The core challenge in many neurodegenerative diseases, reviewed by Tsekrekou et al., is the toxicity of soluble oligomers of proteins like TDP-43 and SOD1 in amyotrophic lateral sclerosis (ALS). This underscores the urgent need for mechanism-based inhibitors (e.g., ebselen and QBP1) that stabilize the native protein state or block toxic assembly. This challenge is mirrored in diabetes, as Zavarzadeh et al. reviewed how proinsulin misfolding due to insulin gene mutations (as in mutant INS-gene-induced diabetes of youth, MIDY) or metabolic stress (as in type 2 diabetes) triggers toxic endoplasmic reticulum (ER) stress and the unfolded protein response (UPR). This failure was also identified by Venkatesan and Bernstein as central to glaucoma pathology, where misfolded MYOC and OPTN drive chronic ER stress and mitochondrial dysfunction. However, potential solutions exist. Simha et al. demonstrated that the herb Sida cordifolia effectively mitigated Huntington’s disease (HD) pathology in models by specifically reducing mutant huntingtin (mHtt) aggregates and, critically, by suppressing the toxic ER–UPR pathways (PERK, IRE1α, and ATF6).
Beyond genetic and folding defects, the cellular environment plays a crucial role. Da Costa et al. established that mitochondrial inorganic polyphosphate (polyP) is essential for mitochondrial proteostasis, acting as a non-transcriptional regulator that prevents stress-induced protein aggregation (TUFM). Similarly, Suzuki and Itoh highlighted that the synergistic effect of missense mutations and resulting glycosylation defects drives pathology in inherited diseases like CADASIL (NOTCH3) and FH (LDLR), where altered structure near a glycosylation site accelerates misfolding and aggregation. This environmental influence extends to membranes. Schepers et al. reviewed how lipid dysregulation, driven by factors like GBA1 and APOE ε4, is fundamentally linked to the pathology of synucleinopathies (PD and DLB) and dictates the specific alpha-synuclein strains (e.g., Lewy fold vs. MSA filaments) that explain clinical heterogeneity.
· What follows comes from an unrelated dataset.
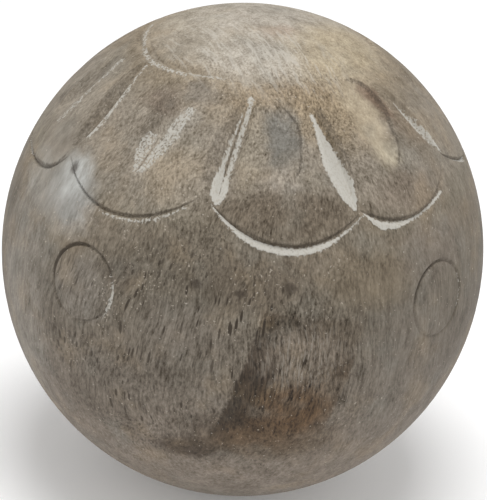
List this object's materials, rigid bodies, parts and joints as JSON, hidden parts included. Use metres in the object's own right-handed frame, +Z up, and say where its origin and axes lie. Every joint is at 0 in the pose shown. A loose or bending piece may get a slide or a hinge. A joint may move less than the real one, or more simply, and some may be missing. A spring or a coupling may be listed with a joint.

Finally, the most unifying concept is the dynamic nature of assembly, which requires new tools for study. Oldam et al. developed a simple thioflavin T in-gel staining method for the quick characterization and quantification of both fibrils and toxic pre-amyloid oligomers (PAOs). Applying this mechanistic understanding, Navalkar et al. synthesized the evidence that the core pathological defect is the failure to maintain the dynamic, liquid material state of protein assemblies, arguing that initially functional liquid–liquid phase separation (LLPS) condensates (like TDP-43 in stress granules or CgB in secretory granules) transition into immobile, microreactor aggregates (like Tau or IAPP) under stress. Ultimately, preserving the liquid-like state of these assemblies emerges as the central therapeutic goal.